Is it determined by size of the address buss; if yes then was 8086 a 20-bit processor? If no what is criteria for assigning a bit number like 8-bit, 16-bit, 32-bit to processor?
It's not well defined. Broadly, as xtofl points out, it's the size of the atomic unit of computation (in early computers, this wasn't always synonymous with "register"). So the PDP-10 was a 36 bit machine, a 8080 was 8 bit, and a IBM 360 or Intel 80386 is "32 bits".
But there are exceptions. The Motorola 68000 and 68010 CPUs implemented a 32 bit register set, but did it via microcode on top of a mostly 16 bit internal architecture. They were usually marketed as "16 bit" CPUs at the time.
The size of the address bus is almost never the defining factor. All successful "8 bit" CPUs implemented 16 bit addressing, for example (often via odd hacks to make up for the lack of a single address register, c.f. 6502's indirect addressing modes or the Z80's H/L registers). And the 8086, as you mention, used its segment register addressing to get 20 address lines to work (the 80286 extended this trick to 24 bits of physical address). And in the other direction, many "32 bit" CPUs had smaller address buses to save logic that wouldn't be used on a machine that would never have more than a few megabytes of memory: the 68000 limited addressing to 24 bits, even though the pointers themselves were 32. Likewise modern 64 bit CPUs universally implement less than 64 bits of physical address.

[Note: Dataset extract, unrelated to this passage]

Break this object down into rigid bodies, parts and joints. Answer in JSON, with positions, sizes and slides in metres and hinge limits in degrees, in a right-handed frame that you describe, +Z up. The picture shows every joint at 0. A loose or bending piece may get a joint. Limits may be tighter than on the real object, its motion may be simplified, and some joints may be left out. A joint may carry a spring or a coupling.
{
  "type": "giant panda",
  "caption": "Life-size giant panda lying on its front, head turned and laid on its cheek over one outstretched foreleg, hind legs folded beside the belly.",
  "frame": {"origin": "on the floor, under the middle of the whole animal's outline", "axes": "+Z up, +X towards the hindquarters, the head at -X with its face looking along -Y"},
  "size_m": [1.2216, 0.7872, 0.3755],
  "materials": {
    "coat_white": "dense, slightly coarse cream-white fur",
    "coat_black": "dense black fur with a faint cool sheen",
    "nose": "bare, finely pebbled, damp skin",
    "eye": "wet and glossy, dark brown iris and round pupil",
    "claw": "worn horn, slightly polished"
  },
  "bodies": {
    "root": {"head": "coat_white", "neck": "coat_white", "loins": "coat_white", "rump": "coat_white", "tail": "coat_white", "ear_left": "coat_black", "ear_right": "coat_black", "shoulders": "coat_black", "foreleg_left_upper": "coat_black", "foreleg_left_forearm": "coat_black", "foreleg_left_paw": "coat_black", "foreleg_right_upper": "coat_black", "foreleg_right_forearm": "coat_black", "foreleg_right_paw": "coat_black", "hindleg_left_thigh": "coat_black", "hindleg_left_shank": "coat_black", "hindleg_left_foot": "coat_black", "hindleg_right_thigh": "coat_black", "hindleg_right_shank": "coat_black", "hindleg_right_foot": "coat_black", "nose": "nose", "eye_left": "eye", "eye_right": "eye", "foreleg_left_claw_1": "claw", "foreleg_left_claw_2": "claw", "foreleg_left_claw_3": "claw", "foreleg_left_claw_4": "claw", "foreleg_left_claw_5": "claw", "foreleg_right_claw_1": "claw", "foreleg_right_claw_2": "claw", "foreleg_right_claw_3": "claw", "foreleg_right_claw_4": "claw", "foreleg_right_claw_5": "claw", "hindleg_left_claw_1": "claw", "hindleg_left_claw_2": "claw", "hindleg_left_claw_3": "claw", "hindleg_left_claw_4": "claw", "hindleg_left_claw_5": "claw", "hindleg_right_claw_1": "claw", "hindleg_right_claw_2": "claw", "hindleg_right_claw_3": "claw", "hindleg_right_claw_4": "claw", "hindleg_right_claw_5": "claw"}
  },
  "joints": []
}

As far as i know the bit width of the processor is determined by how many bits the internal data processing circuits accept at once. Like if the adders, multipliers etc in the ALU accept 16 bit operands then the CPU is 16 bit, and if it accepts 32 bits then it is 32 bit. It does not matter what is the width of the data bus or the address bus. In general the bit length of the Accumulator would determine the bit length of the processor.
I guess normally you label it by the size of it's accumulators/registers.

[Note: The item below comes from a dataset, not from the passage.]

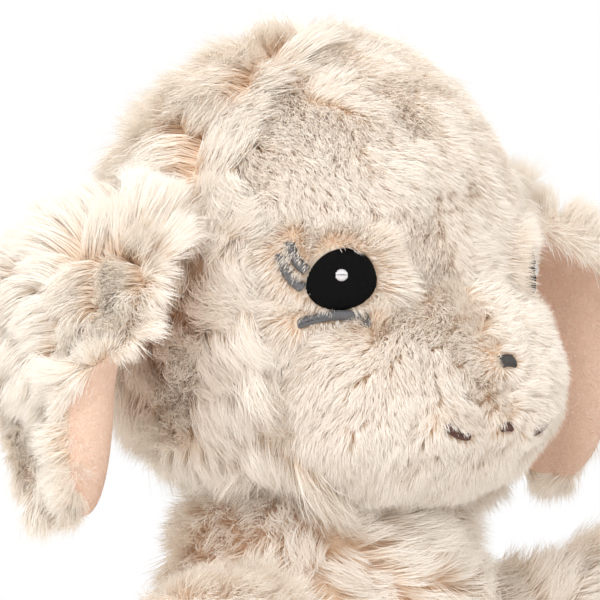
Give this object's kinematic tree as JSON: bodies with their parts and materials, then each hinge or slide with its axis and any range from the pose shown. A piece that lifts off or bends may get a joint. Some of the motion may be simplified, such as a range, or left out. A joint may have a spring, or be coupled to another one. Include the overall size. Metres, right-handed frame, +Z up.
{
  "type": "plush lamb",
  "caption": "Sitting plush lamb with long curly pile, short-pile face, embroidered eyes, floppy lined ears and soft sewn limbs.",
  "frame": {"origin": "middle of the flat seat, on the surface that the lamb sits on", "axes": "+Z up; the lamb faces -Y and its left side is at +X"},
  "size_m": [0.2168, 0.2249, 0.259],
  "materials": {
    "long_pile": "long tufted cream pile fabric",
    "short_pile": "short dense cream pile fabric",
    "ear_velour": "smooth peach velour",
    "black_thread": "satin stitch",
    "white_thread": "satin stitch",
    "grey_thread": "satin stitch",
    "brown_thread": "satin stitch",
    "cream_thread": "sewing thread",
    "fibre_fill": "loose polyester fill",
    "bag_cloth": "plain inner cloth"
  },
  "bodies": {
    "torso": {"body_front_cover": "long_pile", "body_back_cover": "long_pile", "body_stuffing": "fibre_fill", "pellet_bag": "bag_cloth"},
    "neck": {"neck_seam_thread": "cream_thread"},
    "head": {"face_cover": "short_pile", "crown_cover": "long_pile", "head_stuffing": "fibre_fill", "nose_stitch": "grey_thread", "mouth_centre_stitch": "brown_thread", "eye_right": "black_thread", "eye_glint_right": "white_thread", "outer_lash_right": "grey_thread", "inner_lash_right": "grey_thread", "lower_lid_right": "grey_thread", "mouth_corner_right": "brown_thread", "eye_left": "black_thread", "eye_glint_left": "white_thread", "outer_lash_left": "grey_thread", "inner_lash_left": "grey_thread", "lower_lid_left": "grey_thread", "mouth_corner_left": "brown_thread"},
    "ear_right": {"ear_back_right": "long_pile", "ear_lining_right": "ear_velour"},
    "arm_right": {"arm_cover_right": "long_pile", "arm_stuffing_right": "fibre_fill"},
    "leg_right": {"leg_cover_right": "long_pile", "leg_stuffing_right": "fibre_fill"},
    "ear_left": {"ear_back_left": "long_pile", "ear_lining_left": "ear_velour"},
    "arm_left": {"arm_cover_left": "long_pile", "arm_stuffing_left": "fibre_fill"},
    "leg_left": {"leg_cover_left": "long_pile", "leg_stuffing_left": "fibre_fill"},
    "tail": {"tail": "long_pile"}
  },
  "joints": [
    {"name": "neck_turn", "type": "hinge", "parent": "torso", "child": "neck", "pos_m": [0, 0, 0.104], "axis": [0, 0, 1], "range_deg": [-25, 25], "stiffness_Nm_per_rad": 0.4},
    {"name": "head_nod", "type": "hinge", "parent": "neck", "child": "head", "pos_m": [0, 0, 0.104], "axis": [1, 0, 0], "range_deg": [-10, 10], "stiffness_Nm_per_rad": 1.5},
    {"name": "ear_right_lift", "type": "hinge", "parent": "head", "child": "ear_right", "pos_m": [-0.06195, 0, 0.207], "axis": [0, 1, 0], "range_deg": [-8, 55], "stiffness_Nm_per_rad": 0.03},
    {"name": "ear_left_lift", "type": "hinge", "parent": "head", "child": "ear_left", "pos_m": [0.06195, 0, 0.207], "axis": [0, -1, 0], "range_deg": [-8, 55], "stiffness_Nm_per_rad": 0.03},
    {"name": "arm_right_lift", "type": "hinge", "parent": "torso", "child": "arm_right", "pos_m": [-0.04137, -0.01344, 0.09], "axis": [-0.6018, 0.7986, 0], "range_deg": [-35, 30], "stiffness_Nm_per_rad": 0.1},
    {"name": "arm_left_lift", "type": "hinge", "parent": "torso", "child": "arm_left", "pos_m": [0.04137, -0.01344, 0.09], "axis": [-0.6018, -0.7986, 0], "range_deg": [-35, 30], "stiffness_Nm_per_rad": 0.1},
    {"name": "leg_right_lift", "type": "hinge", "parent": "torso", "child": "leg_right", "pos_m": [-0.02967, -0.04749, 0.03], "axis": [-0.9563, 0.2924, 0], "range_deg": [-25, 40], "stiffness_Nm_per_rad": 0.15},
    {"name": "leg_left_lift", "type": "hinge", "parent": "torso", "child": "leg_left", "pos_m": [0.02967, -0.04749, 0.03], "axis": [-0.9563, -0.2924, 0], "range_deg": [-25, 40], "stiffness_Nm_per_rad": 0.15},
    {"name": "tail_wag", "type": "hinge", "parent": "torso", "child": "tail", "pos_m": [0, 0.05599, 0.036], "axis": [0, 0, 1], "range_deg": [-25, 25], "stiffness_Nm_per_rad": 0.005}
  ]
}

With respect to a CPU, I'd say that it's the width of a register. You can do an operation on only 8 bits, 16-bits, 32-bits, etc. at a time.
The bit size (8-bit, 16-bit, 32-bit) of a microprocecessor is determined by the hardware, specifically the width of the data bus. The Intel 8086 is a 16-bit processor because it can move 16 bits at a time over the data bus. The Intel 8088 is an 8-bit processor even though it has an identical instruction set. This is similar to the Motorola 68000 and 68008 processors. The bit size is not determined by the programmer's view (the register width and the address range).
I think the first number of Integrated chip refers to the type of the processor.
If it is IC 8085 means it is a 8 bit processor.
any processor can be designated by its' two attributes
instruction set architecture &
no. of bits it can handle in single clock cycle.
take for example Intel's IA-32 architecture, also called x86-32 , here x86 indicates the architecture and 32 indicates 32-bit processor
X-Architecture
there are a number of architectures
Pre-x86 x86
-Intel's IA-32 architecture, also called x86-32 -x86-64
- -with AMD's AMD64 and Intel's Intel 64 version of it
- Motorola's 6800 and 68000 a
rchitectures ARM7
Y-bit processor
: simply- its the data handling capability of cpu/processor in a single clock cycle.
suppose it is an 8 bit processor then in a single clock cycle, the ALU can perform operation on 8 bit data only.(note that this operation may be an internal operation like add/sub as well as transferring data to other IO device)
classification Based on Registers-
Processor in addition to ALU and CU contains some memory locations as well, called as registers. depending on the processor, a register may typically store 8, 16, 32 or 64 bits. The register size of a particular processor allows us to classify the processor. Processors with a register size of n-bits are called n-bit processors, so that processors with 8-bit registers are called 8-bit processors.
classification Based on databus width-
since the alu can handle only 8 bit data in a single clock cycle it won't make sense to have data bus width more than that & 8 bit processor will have 8 bit wide databus, hence databus width can also be an alternate way to find out the bit processing capability of processor.for a processor with n bit databus means that the CPU can transfer n-bits to another device in a single operation.
for the question:
"suppose we have a 32 bit ALU i.e. it can take 32 bits at a time and
our data bus size is 16 bit i.e. it can hold 16 bit of data at a time
thn wht will be the ans. In this case...?"
the example of such processor would be intel 8088 & Moto 68000
Using bus width classification, the Intel 8088 microprocessor is an 8-bit processor since it uses an 8-bit data bus, although its CPU registers are in fact 16-bit registers.
Similarly the Motorola 68000 is classified as a 16-bit processor, even though its CPU registers are 32-bit registers.
Sometimes a combination of the two classifications is used where the 8088 might be described as 8/16-bit processor and the Motorola 68000 as a 16/32-bit processor.
The word size(8-bits, 16-bits or 32-bits) of a microprocessor is the size of the data path in the execution unit. Typically, this is the size of the accumulator.
This is the execution unit size. An example where this matters is the 8088, which is a 16 bit computer running on an 8 bit bus. The 8085 is 8-bits. The 8086/8088 is 16-bits. The 80386 is 32-bits. Mordern Intel Processors are 64-bits.